(begin)
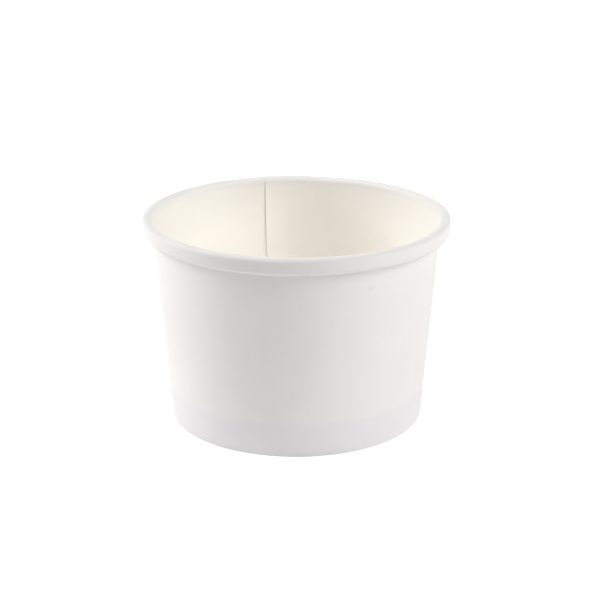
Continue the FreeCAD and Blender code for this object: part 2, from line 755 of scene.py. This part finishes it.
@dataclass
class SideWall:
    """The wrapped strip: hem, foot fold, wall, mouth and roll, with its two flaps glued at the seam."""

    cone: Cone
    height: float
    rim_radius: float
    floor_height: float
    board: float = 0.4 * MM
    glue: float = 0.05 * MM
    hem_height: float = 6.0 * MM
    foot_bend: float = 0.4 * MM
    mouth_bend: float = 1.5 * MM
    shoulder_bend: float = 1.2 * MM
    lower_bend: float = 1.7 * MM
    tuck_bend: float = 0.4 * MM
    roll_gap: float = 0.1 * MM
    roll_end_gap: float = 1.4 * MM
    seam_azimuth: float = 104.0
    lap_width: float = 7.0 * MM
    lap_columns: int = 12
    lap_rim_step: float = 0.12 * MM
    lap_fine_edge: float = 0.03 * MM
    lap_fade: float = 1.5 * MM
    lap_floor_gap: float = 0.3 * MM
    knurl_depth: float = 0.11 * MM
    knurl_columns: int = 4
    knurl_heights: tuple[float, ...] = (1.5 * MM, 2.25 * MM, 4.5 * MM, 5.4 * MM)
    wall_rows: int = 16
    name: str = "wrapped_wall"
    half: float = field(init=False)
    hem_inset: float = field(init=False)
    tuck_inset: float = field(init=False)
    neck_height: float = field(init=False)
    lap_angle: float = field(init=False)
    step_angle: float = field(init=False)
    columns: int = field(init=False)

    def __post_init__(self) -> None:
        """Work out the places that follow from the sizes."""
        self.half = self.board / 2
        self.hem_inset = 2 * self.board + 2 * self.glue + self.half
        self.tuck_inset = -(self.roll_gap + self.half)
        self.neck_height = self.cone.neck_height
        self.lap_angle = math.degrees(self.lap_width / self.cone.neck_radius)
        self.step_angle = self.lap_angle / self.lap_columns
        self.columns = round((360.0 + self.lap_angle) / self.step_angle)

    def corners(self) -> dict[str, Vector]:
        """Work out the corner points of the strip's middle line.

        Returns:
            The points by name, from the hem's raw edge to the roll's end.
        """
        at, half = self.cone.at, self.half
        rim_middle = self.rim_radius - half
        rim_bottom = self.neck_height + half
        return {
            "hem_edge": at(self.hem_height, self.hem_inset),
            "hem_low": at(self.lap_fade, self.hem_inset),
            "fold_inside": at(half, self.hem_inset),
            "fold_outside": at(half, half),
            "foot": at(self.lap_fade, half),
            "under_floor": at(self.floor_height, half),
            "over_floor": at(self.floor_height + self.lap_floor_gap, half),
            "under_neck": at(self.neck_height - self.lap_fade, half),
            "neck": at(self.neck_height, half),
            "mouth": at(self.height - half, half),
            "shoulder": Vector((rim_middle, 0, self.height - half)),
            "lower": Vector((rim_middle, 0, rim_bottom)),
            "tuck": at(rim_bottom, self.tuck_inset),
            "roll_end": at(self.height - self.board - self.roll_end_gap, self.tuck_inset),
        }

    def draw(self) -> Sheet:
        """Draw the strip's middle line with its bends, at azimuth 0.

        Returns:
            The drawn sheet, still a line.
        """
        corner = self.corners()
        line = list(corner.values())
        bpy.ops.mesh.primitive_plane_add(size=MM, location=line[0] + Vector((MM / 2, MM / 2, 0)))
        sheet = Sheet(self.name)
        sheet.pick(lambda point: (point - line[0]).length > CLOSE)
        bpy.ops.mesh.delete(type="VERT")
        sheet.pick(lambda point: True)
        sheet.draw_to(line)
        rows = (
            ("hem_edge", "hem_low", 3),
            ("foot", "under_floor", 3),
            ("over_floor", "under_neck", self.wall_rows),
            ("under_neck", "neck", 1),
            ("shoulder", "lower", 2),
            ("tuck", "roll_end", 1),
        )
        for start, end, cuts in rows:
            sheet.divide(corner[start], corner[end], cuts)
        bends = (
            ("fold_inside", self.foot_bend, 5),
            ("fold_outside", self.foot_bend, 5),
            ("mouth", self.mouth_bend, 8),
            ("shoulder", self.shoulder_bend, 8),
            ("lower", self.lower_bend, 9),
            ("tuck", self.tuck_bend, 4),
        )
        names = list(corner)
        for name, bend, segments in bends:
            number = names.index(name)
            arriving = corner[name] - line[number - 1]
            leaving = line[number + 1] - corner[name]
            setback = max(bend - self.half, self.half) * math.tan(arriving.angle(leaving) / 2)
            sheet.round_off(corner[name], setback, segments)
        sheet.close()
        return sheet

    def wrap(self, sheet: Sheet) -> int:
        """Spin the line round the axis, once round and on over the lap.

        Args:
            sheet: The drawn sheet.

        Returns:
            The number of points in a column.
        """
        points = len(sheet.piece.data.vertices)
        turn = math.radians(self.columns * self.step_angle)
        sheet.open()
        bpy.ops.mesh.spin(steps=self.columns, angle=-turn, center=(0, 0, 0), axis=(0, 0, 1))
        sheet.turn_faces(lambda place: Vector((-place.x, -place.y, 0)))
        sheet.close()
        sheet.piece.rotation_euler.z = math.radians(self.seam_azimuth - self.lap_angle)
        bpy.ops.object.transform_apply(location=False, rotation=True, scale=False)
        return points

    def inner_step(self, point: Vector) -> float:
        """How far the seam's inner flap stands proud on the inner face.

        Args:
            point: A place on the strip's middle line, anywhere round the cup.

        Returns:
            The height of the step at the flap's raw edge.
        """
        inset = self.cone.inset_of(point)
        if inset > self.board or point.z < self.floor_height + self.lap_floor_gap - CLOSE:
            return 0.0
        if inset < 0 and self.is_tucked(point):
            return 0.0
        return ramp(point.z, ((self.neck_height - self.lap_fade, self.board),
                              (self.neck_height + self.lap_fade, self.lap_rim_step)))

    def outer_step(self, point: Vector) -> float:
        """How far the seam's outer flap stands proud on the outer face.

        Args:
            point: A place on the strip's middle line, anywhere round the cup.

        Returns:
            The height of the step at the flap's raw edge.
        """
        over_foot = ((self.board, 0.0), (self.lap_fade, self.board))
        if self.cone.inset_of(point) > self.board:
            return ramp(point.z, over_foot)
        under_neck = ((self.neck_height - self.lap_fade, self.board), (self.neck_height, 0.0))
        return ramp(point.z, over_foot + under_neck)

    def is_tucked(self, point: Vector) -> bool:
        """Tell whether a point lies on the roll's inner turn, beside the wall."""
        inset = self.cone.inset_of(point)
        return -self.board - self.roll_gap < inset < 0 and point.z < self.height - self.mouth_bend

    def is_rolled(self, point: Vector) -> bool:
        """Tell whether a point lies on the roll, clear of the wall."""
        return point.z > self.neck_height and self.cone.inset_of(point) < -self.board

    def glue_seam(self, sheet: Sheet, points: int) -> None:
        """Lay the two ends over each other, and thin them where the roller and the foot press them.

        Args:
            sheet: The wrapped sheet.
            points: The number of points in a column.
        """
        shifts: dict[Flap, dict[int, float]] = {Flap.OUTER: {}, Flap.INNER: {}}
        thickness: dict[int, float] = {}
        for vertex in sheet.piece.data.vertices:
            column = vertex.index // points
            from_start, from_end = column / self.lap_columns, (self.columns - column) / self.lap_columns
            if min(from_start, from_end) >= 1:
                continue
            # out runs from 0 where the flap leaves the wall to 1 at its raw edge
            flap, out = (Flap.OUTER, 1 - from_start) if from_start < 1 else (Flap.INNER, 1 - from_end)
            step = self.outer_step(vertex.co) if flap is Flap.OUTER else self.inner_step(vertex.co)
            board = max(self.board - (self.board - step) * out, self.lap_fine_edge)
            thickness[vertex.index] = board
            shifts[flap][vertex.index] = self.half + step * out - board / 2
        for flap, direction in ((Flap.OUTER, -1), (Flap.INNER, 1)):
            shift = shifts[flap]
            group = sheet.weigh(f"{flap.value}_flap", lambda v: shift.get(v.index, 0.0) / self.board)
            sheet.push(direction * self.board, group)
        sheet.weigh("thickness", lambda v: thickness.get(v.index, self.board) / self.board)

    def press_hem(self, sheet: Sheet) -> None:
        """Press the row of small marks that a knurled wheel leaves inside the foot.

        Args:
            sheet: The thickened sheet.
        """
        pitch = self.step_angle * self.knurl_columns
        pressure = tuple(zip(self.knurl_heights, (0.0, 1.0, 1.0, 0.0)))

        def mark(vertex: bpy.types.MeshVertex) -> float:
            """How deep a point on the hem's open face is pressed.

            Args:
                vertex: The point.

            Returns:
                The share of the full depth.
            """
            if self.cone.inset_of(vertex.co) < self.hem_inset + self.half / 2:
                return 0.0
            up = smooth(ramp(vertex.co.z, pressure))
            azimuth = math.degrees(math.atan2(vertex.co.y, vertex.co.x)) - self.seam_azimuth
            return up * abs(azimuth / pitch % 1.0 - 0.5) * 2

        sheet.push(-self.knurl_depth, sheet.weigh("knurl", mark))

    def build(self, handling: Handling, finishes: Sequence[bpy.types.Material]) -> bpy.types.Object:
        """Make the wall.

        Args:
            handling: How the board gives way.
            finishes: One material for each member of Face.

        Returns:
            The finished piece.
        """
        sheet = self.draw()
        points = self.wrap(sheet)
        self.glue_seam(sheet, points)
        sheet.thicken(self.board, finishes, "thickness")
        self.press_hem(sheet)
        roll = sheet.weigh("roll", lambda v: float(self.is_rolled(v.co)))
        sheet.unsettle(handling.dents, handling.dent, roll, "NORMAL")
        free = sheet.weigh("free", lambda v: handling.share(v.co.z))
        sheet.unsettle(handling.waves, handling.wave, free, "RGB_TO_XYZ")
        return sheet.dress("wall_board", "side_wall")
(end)
● Goal
Exactly as written, please reproduce the lines from the first line of the data to the line containing "columns: int = field(init=False)", inclusive, and nothing else.

● Exercise output
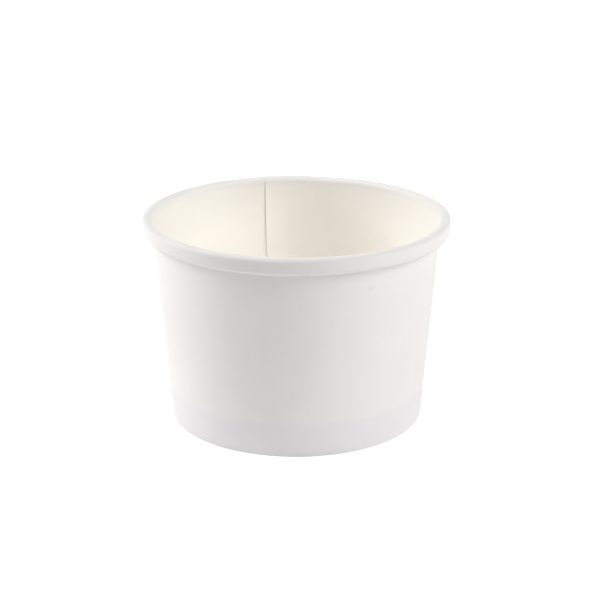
Continue the FreeCAD and Blender code for this object: part 2, from line 755 of scene.py. This part finishes it.
@dataclass
class SideWall:
    """The wrapped strip: hem, foot fold, wall, mouth and roll, with its two flaps glued at the seam."""

    cone: Cone
    height: float
    rim_radius: float
    floor_height: float
    board: float = 0.4 * MM
    glue: float = 0.05 * MM
    hem_height: float = 6.0 * MM
    foot_bend: float = 0.4 * MM
    mouth_bend: float = 1.5 * MM
    shoulder_bend: float = 1.2 * MM
    lower_bend: float = 1.7 * MM
    tuck_bend: float = 0.4 * MM
    roll_gap: float = 0.1 * MM
    roll_end_gap: float = 1.4 * MM
    seam_azimuth: float = 104.0
    lap_width: float = 7.0 * MM
    lap_columns: int = 12
    lap_rim_step: float = 0.12 * MM
    lap_fine_edge: float = 0.03 * MM
    lap_fade: float = 1.5 * MM
    lap_floor_gap: float = 0.3 * MM
    knurl_depth: float = 0.11 * MM
    knurl_columns: int = 4
    knurl_heights: tuple[float, ...] = (1.5 * MM, 2.25 * MM, 4.5 * MM, 5.4 * MM)
    wall_rows: int = 16
    name: str = "wrapped_wall"
    half: float = field(init=False)
    hem_inset: float = field(init=False)
    tuck_inset: float = field(init=False)
    neck_height: float = field(init=False)
    lap_angle: float = field(init=False)
    step_angle: float = field(init=False)
    columns: int = field(init=False)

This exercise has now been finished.